To help organise thinking, the author may like to use the following structure:
- What
- A description of what has been recorded and what form the data takes. This should immediately convey to the reader precisely what the resource is.
- Where
- A description of the spatial coverage. This should include, where relevant, whether the coverage is gridded or scattered data; whether the coverage is even or very variable.
- When
- A description of the temporal coverage (e.g. the period over which data were collected).
- How
- A brief description of methods and instrumentation used.
- Why
- For what purpose was the data collected?
- Who
- The party/parties responsible for the collection and interpretation of data.
- Completeness
- Are any data absent from the dataset? Explain which data are included or excluded and why.

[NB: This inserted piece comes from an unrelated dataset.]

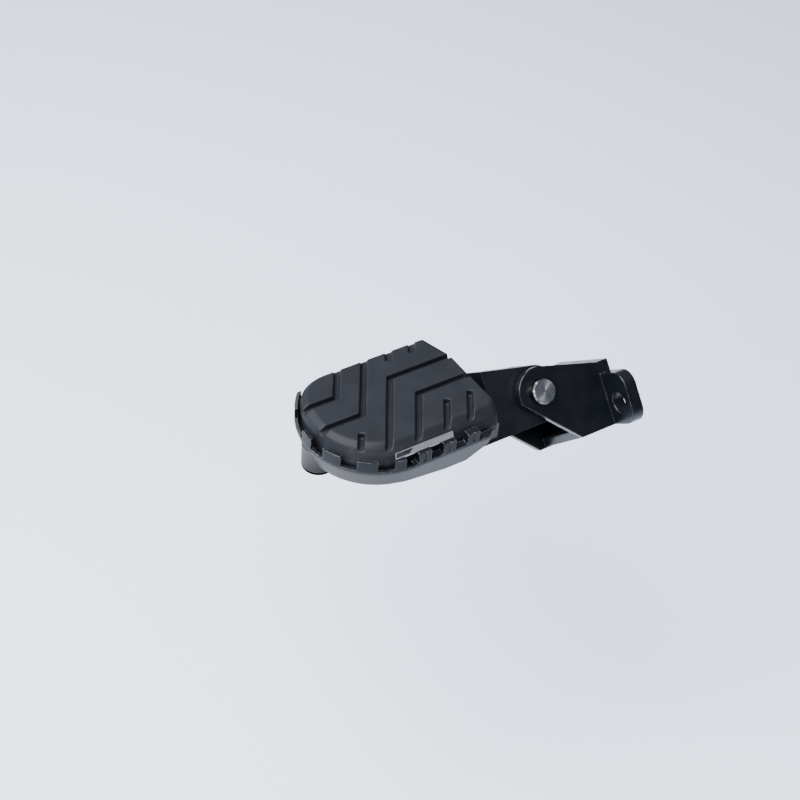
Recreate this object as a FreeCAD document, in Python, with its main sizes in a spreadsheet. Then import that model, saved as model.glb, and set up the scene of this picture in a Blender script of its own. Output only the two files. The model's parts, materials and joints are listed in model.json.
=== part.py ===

One or more of these elements may not always be applicable; if they are not applicable they can be omitted.
If you can't easily summarise or describe the resource it could be a sign that it isn’t fully understood.
Lineage
The lineage (or provenance) describes how the data came into existence and the stages it has passed through before being provided to the data centre. It should include information about the provenance, source(s), and/or the production processes applied to the resource. It may include brief details on any or all of the following:
- Fieldwork instrumentation used
- Methods of collection
- How values were arrived at (e.g. treatments etc.)
- Nature and units of recorded variables
- Processing steps performed on the data
- Quality control/assessment applied to the data
- Limitations on the data’s reliability
Remember that the purpose of the metadata is for discovery and initial evaluation of the resource. Therefore chapter-and-verse is not required here. Detailed lineage and provenance information can be documented in supporting documentation.